* **GIVEN TASK**:
Give the listing below again in full, exactly as written.
____
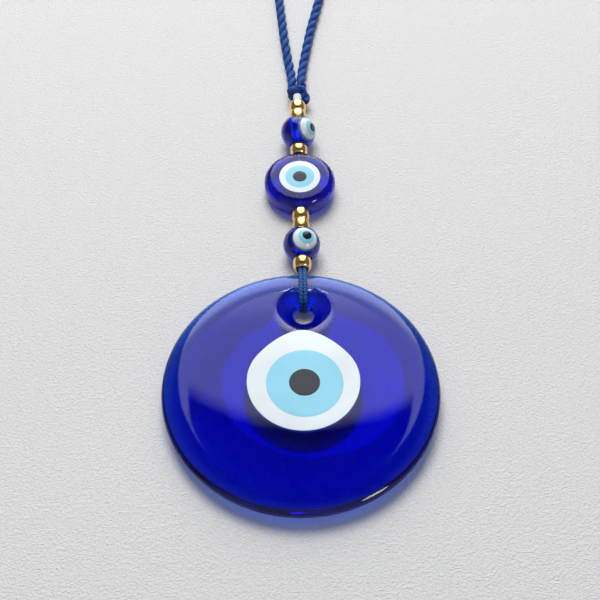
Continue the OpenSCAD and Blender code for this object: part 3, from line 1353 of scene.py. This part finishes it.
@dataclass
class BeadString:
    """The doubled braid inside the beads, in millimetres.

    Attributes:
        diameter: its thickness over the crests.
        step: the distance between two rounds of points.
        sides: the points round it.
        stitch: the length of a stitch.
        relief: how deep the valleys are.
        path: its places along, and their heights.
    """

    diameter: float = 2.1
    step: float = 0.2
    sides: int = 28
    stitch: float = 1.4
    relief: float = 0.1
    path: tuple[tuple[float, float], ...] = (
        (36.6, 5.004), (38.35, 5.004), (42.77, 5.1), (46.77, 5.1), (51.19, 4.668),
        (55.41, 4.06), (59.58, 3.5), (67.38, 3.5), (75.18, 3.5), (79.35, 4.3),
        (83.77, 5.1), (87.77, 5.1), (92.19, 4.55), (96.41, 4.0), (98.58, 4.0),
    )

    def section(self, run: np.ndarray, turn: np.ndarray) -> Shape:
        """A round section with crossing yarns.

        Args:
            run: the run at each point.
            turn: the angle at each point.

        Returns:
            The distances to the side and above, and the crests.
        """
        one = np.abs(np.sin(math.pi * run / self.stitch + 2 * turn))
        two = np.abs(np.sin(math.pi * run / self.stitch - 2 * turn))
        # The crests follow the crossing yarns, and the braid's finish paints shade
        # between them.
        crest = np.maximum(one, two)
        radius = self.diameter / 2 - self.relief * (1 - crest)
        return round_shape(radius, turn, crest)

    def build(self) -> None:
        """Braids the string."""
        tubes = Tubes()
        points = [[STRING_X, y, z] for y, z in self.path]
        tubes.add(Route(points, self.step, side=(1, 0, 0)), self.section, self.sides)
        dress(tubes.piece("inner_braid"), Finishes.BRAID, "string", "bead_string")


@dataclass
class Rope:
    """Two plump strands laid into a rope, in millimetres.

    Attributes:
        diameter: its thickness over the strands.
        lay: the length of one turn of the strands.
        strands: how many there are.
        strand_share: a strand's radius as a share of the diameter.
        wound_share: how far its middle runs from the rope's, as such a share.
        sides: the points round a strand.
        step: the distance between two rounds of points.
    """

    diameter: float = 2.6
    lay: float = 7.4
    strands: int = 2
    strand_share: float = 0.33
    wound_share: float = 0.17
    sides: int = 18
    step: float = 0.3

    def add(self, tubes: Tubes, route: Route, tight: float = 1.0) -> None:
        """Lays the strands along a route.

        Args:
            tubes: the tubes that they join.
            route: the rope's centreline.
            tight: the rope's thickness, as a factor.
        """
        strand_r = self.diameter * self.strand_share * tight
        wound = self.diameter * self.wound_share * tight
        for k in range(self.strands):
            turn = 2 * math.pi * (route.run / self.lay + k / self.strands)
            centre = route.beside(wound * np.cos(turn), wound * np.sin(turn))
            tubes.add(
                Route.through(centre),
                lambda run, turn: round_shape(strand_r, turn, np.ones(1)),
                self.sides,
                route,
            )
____
* **SOLVED EXERCISE**:
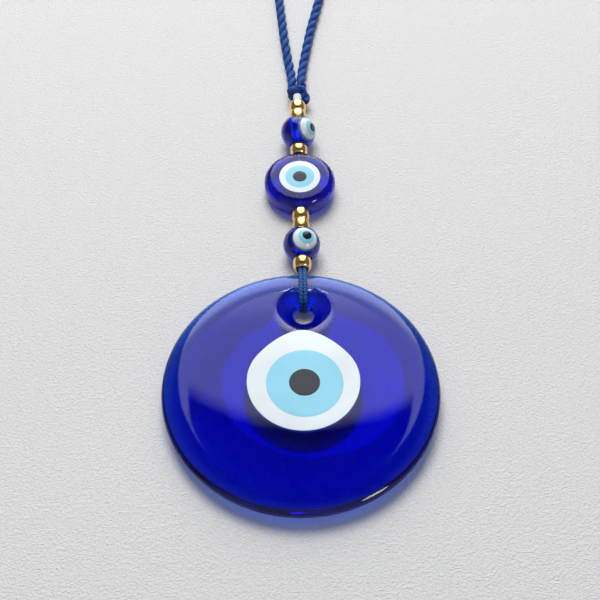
Continue the OpenSCAD and Blender code for this object: part 3, from line 1353 of scene.py. This part finishes it.
@dataclass
class BeadString:
    """The doubled braid inside the beads, in millimetres.

    Attributes:
        diameter: its thickness over the crests.
        step: the distance between two rounds of points.
        sides: the points round it.
        stitch: the length of a stitch.
        relief: how deep the valleys are.
        path: its places along, and their heights.
    """

    diameter: float = 2.1
    step: float = 0.2
    sides: int = 28
    stitch: float = 1.4
    relief: float = 0.1
    path: tuple[tuple[float, float], ...] = (
        (36.6, 5.004), (38.35, 5.004), (42.77, 5.1), (46.77, 5.1), (51.19, 4.668),
        (55.41, 4.06), (59.58, 3.5), (67.38, 3.5), (75.18, 3.5), (79.35, 4.3),
        (83.77, 5.1), (87.77, 5.1), (92.19, 4.55), (96.41, 4.0), (98.58, 4.0),
    )

    def section(self, run: np.ndarray, turn: np.ndarray) -> Shape:
        """A round section with crossing yarns.

        Args:
            run: the run at each point.
            turn: the angle at each point.

        Returns:
            The distances to the side and above, and the crests.
        """
        one = np.abs(np.sin(math.pi * run / self.stitch + 2 * turn))
        two = np.abs(np.sin(math.pi * run / self.stitch - 2 * turn))
        # The crests follow the crossing yarns, and the braid's finish paints shade
        # between them.
        crest = np.maximum(one, two)
        radius = self.diameter / 2 - self.relief * (1 - crest)
        return round_shape(radius, turn, crest)

    def build(self) -> None:
        """Braids the string."""
        tubes = Tubes()
        points = [[STRING_X, y, z] for y, z in self.path]
        tubes.add(Route(points, self.step, side=(1, 0, 0)), self.section, self.sides)
        dress(tubes.piece("inner_braid"), Finishes.BRAID, "string", "bead_string")


@dataclass
class Rope:
    """Two plump strands laid into a rope, in millimetres.

    Attributes:
        diameter: its thickness over the strands.
        lay: the length of one turn of the strands.
        strands: how many there are.
        strand_share: a strand's radius as a share of the diameter.
        wound_share: how far its middle runs from the rope's, as such a share.
        sides: the points round a strand.
        step: the distance between two rounds of points.
    """

    diameter: float = 2.6
    lay: float = 7.4
    strands: int = 2
    strand_share: float = 0.33
    wound_share: float = 0.17
    sides: int = 18
    step: float = 0.3

    def add(self, tubes: Tubes, route: Route, tight: float = 1.0) -> None:
        """Lays the strands along a route.

        Args:
            tubes: the tubes that they join.
            route: the rope's centreline.
            tight: the rope's thickness, as a factor.
        """
        strand_r = self.diameter * self.strand_share * tight
        wound = self.diameter * self.wound_share * tight
        for k in range(self.strands):
            turn = 2 * math.pi * (route.run / self.lay + k / self.strands)
            centre = route.beside(wound * np.cos(turn), wound * np.sin(turn))
            tubes.add(
                Route.through(centre),
                lambda run, turn: round_shape(strand_r, turn, np.ones(1)),
                self.sides,
                route,
            )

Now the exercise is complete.